Луначарский ощущал приближение военной грозы в Европе, особенно в связи с приходом к власти в Германии нацистов. В октябре 1930 г. он сделал запись в дневнике: «Телеграмма от Литвинова. Вечером видел в общем подлый /фильм/ „Брест-Литовск“. Гитлер о евреях… Гитлер — это тройная каналья. Плачет по нему веревка». Так же резко высказывался Луначарский о Муссолини, «демагоге национал-социалистического толка, некоем докторе Геббельсе». А в феврале 1931 г. он отмечал, что «Европа боится войны», но «она на всех порах мчится к новой войне»[659].

Своими размышлениями Анатолий Васильевич делился и с сыном: «На июль и август у меня есть приглашение на студенческий интернациональный конгресс, и в Ниццу на конгресс работников „новых школ“, и с докладами в Марсель, Лондон и, может быть, в Германию, если там не будет резко правой диктатуры и т. п. На сентябрь я приглашен с циклом лекций и докладов в Соединенные Штаты. Но все это вилами по воде написано. Политика развертывается бурно, особенно в Германии… Никто ничего предсказать не может… Время крепкое, острое и решительное». А в марте 1933 г. в статье «Разгром интеллигенции в Германии» Луначарский писал: «Теперь фашизм торжествует в Германии… Как известно, в тысячу раз больше, чем евреев фашистские молодчики ненавидят „марксистов“, в первую очередь коммунистов»[660].
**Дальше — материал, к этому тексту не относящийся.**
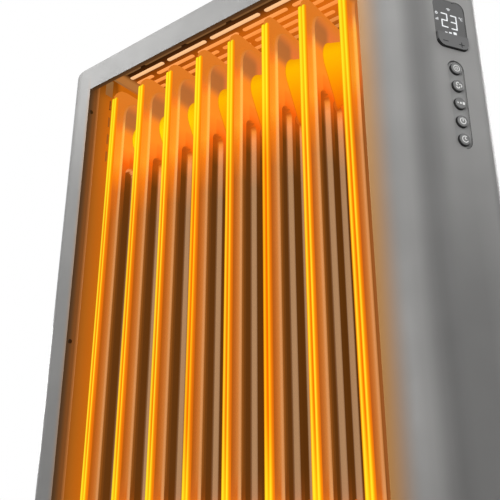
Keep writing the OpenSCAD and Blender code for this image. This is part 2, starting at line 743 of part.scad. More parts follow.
module foot_bar(s) color("#3f3f3f") translate([s * bar_span / 2, 0, 0]) difference() {
    translate([0, 0, bar_z]) linear_extrude(bar_h) rounded(bar_w, bar_l, bar_w / 2 - 1);
    for (y = [-1, 1]) translate([0, y * caster_span / 2, bar_z - 1])
        cylinder(r = stem_r + running, h = stem_l + 1 + gap, $fn = 64);
    for (y = bar_screw_y) translate([0, y, 0]) {
        translate([0, 0, bar_z - 1]) cylinder(r = head_r + 0.5, h = 7, $fn = 32);
        translate([0, 0, bar_z]) cylinder(r = screw_r + 0.1, h = bar_h + 1, $fn = 32);
    }
}

module foot_screws() color("#8a8a8a") foot_screw_places() {
    translate([0, 0, bar_z + 6 - head_h]) cylinder(r = head_r, h = head_h, $fn = 32);
    translate([0, 0, bar_z + 6 - eps]) cylinder(r = screw_r, h = bar_h - 6 + tray_t + 2, $fn = 32);
}

// Casters 1 and 2 are at the front, 3 and 4 at the rear
function caster_at(i) = [(i % 2 == 1 ? -1 : 1) * bar_span / 2, (i <= 2 ? -1 : 1) * caster_span / 2, 0];

module fork(i) color("#4a4a4a") translate(caster_at(i)) {
    difference() {
        union() {
            translate([0, 0, fork_top - crown_t]) cylinder(r = crown_r, h = crown_t, $fn = 64);
            for (s = [-1, 1]) along_y(s * (wheel_w / 2 + cheek_gap + cheek_t / 2) - cheek_t / 2, cheek_t) {
                polygon([[-crown_r + 2, fork_top - crown_t + 1], [7, fork_top - crown_t + 1],
                    [cheek_r - trail, axle_z], [-cheek_r - trail, axle_z]]);
                translate([-trail, axle_z]) circle(r = cheek_r, $fn = 64);
            }
        }
        translate([-trail, 0, axle_z]) rod_y(axle_r + running, -wheel_w, wheel_w);
    }
    translate([0, 0, fork_top - eps]) cylinder(r = stem_r, h = stem_l, $fn = 64);
}

module axle(i) color("#b5b5b5") translate(caster_at(i) + [-trail, 0, axle_z]) {
    half = wheel_w / 2 + cheek_gap + cheek_t;
    rod_y(axle_r, -half - eps, half + eps);
    for (s = [0, 1]) mirror([0, s, 0]) rod_y(axle_r + 1.6, half, half + 1.4);
}

module wheel(i) color("#2b2b2b") translate(caster_at(i) + [-trail, 0, axle_z]) rotate([90, 0, 0]) {
    r = wheel_d / 2;
    half = wheel_w / 2;
    rotate_extrude($fn = 96) polygon([
        [axle_r + running, -half], [8, -half], [9, 2 - half], [r - 6, 2 - half],
        [r - 4.5, -half], [r - 2.5, -half], [r, 2.5 - half],
        [r, half - 2.5], [r - 2.5, half], [r - 4.5, half],
        [r - 6, half - 2], [9, half - 2], [8, half], [axle_r + running, half]]);
}

front_shell();
rear_shell();
top_grille();
grip_cup();
service_cover();
base_tray();
left_liner();
tower_liner();
liner_screws();
shell_screws();
fin(1);  // fin_1
fin(2);  // fin_2
fin(3);  // fin_3
fin(4);  // fin_4
fin(5);  // fin_5
fin(6);  // fin_6
fin(7);  // fin_7
fin(8);  // fin_8
end_caps();
filler_plug();
heating_element();
element_flange();
thermal_cutout();
saddle(1);  // left_saddle
saddle(n_fins - 1);  // right_saddle
panel_carrier();
display_lens();
display_board();
temperature_key();
button_strip();
push_button(0);  // ring_button
push_button(1);  // swing_button
push_button(2);  // level_button
push_button(3);  // power_button
push_button(4);  // timer_button
switch_board();
power_board();
terminal_block();
tip_switch();
room_sensor();
cord_gland();
foot_bar(-1);  // left_foot_bar
foot_bar(1);  // right_foot_bar
foot_screws();
fork(1);  // fork_1
fork(2);  // fork_2
fork(3);  // fork_3
fork(4);  // fork_4
axle(1);  // axle_1
axle(2);  // axle_2
axle(3);  // axle_3
axle(4);  // axle_4
wheel(1);  // wheel_1
wheel(2);  // wheel_2
wheel(3);  // wheel_3
wheel(4);  // wheel_4
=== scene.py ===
import json
import math
import bmesh
import bpy
import numpy as np
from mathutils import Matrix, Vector


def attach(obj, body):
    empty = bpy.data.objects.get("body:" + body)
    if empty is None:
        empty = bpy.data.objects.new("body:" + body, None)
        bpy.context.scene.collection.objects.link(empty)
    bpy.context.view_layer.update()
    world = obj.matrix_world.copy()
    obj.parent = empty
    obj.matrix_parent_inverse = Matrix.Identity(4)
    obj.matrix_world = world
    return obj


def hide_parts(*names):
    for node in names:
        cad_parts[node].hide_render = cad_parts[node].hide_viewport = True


MM = 0.001
SCENE = bpy.context.scene

# Sizes of the heater in millimetres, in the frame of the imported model
CASE_TOP = 680.0
CASE_FACE_Y = 69.3
CASE_INSIDE_X = (-233.0, 159.2)
CASE_INSIDE_Z = (67.5, 678.4)
WINDOW_SIDE_X = (-200.0, 157.6)
FIN_COUNT = 8
FIN_X0 = -170.6
FIN_PITCH = 43.4
FIN_MID_Z = 367.0
FIN_HALF_Z = 283.0
FIN_HALF_Y = 50.6
FIN_CORNER = 18.0
HEADER_TOP = 272.0
HEADER_HALF_Y = 35.95
HEADER_CORNER = 25.0
CHANNEL_END = 176.0
CHANNEL_PITCH = 22.3
RECESS_R = 8.65
CREST = 6.0
BOSS_Z = 224.0
BOSS_R = 23.0
OUTER_BOSS_X = 11.98
TAIL_R = 2.5
TAIL_DROP = 44.0
ROLL_R = 1.9
ROLL_WIDTH = 2.2
ROLL_REDNESS = (0.0, 0.3, 0.0, 0.85, 0.3, 1.0, 0.1, 0.2)
ROLL_Y = 48.7
ROLL_HALF_Z = 268.0
# Where a fin's paint changes, and how much later the glow of its lower half and of the first fin begins
OUTER_CHANNEL_Y = 34.0
RECESS_TOP = 188.0
LOWER_LATER = 38.0
FIRST_LATER = 14.0
# Centres of the casing's two upright bends, as x and y
TOWER_ROLL = (167.1, -23.4)
LEFT_ROLL = (-207.5, -43.0)
# The slanted control panel: its middle, the direction along it and the direction into it
PANEL_MID = (220.4909, -25.2839)
PANEL_ALONG = (0.51948731, 0.85447817)
PANEL_IN = (-0.85447817, 0.51948731)
DISPLAY_Z = (540.0, 589.0)
KEY_RISE = 2.2
KEY_TOP_Z = 546.0
STRIP_R = 7.7
GRILLE_UNDER_Z = 678.0
GRILLE_FACE_Z = 679.6
SWIVEL_X, SWIVEL_Y = 150, 105
CASTER_TRAIL = 12
WHEEL_R = 22.0
BUTTON_RISE = 1.4
BUTTONS = {
    "ring_button": 520.5,
    "swing_button": 504.1,
    "level_button": 487.7,
    "power_button": 471.3,
    "timer_button": 454.9,
}


# Small tools for making pieces

def link(name, mesh):
    piece = bpy.data.objects.new(name, mesh)
    SCENE.collection.objects.link(piece)
    return piece


def new_mesh(name, verts, faces, *finishes):
    mesh = bpy.data.meshes.new(name)
    mesh.from_pydata(verts, [], faces)
    for finish in finishes:
        mesh.materials.append(finish)
    return mesh


def circle_points(count):
    """Cosine and sine of places evenly round a circle."""
    turns = [2 * math.pi * k / count for k in range(count)]
    return [(math.cos(a), math.sin(a)) for a in turns]


def smoothed(mesh, angle):
    """Smooth shading that keeps edges sharper than angle, in degrees."""
    mesh.shade_smooth()
    mesh.set_sharp_from_angle(angle=math.radians(angle))


def finished(piece, name, finish, angle=None):
    """Applies the modifiers, so that a plain mesh is left. With an angle, its shading is set anew."""
    bpy.context.view_layer.update()
    graph = bpy.context.evaluated_depsgraph_get()
    mesh = bpy.data.meshes.new_from_object(piece.evaluated_get(graph))
    bpy.data.objects.remove(piece)
    mesh.name = name
    if angle is not None:
        smoothed(mesh, angle)
    mesh.materials.clear()
    mesh.materials.append(finish)
    return link(name, mesh)


def face_outwards(mesh):
    shape = bmesh.new()
    shape.from_mesh(mesh)
    bmesh.ops.recalc_face_normals(shape, faces=shape.faces)
    shape.to_mesh(mesh)
    shape.free()


def softened(node, width, finish, segments=2):
    """A copy of a CAD node with its edges rounded by width, in millimetres, to show in its place."""
    mesh = frame["nodes"][node].data.copy()
    shape = bmesh.new()
    shape.from_mesh(mesh)
    bmesh.ops.remove_doubles(shape, verts=shape.verts, dist=3e-6)
    bmesh.ops.dissolve_limit(shape, angle_limit=math.radians(1.2), verts=shape.verts, edges=shape.edges)
    shape.to_mesh(mesh)
    shape.free()
    smoothed(mesh, 50)
    piece = link(node + "_raw", mesh)
    bevel = piece.modifiers.new("edge", "BEVEL")
    bevel.width = width * MM
    bevel.segments = segments
    bevel.limit_method = "ANGLE"
    bevel.angle_limit = math.radians(32)
    bevel.miter_outer = "MITER_ARC"
    weighted = piece.modifiers.new("flat faces", "WEIGHTED_NORMAL")
    weighted.keep_sharp = True
    result = finished(piece, node + "_look", finish)
    place(result, body_of_node[node], slot_of_node[node], node)
    return result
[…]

А. В. Луначарский и английский драматург Бернард Шоу среди деятелей культуры.

[РИА Новости]


В оценке перспектив Женевской конференции Луначарский оказался прав. Она работала до начала июня 1934 г., но результатов не принесла. Германия, требовавшая «равенства в вооружениях», 14 октября 1933 г. вышла из конференции, а заодно из Лиги Наций. Капиталистический мир начал активно готовиться к новой мировой войне, вскармливая Гитлера и направляя его против СССР.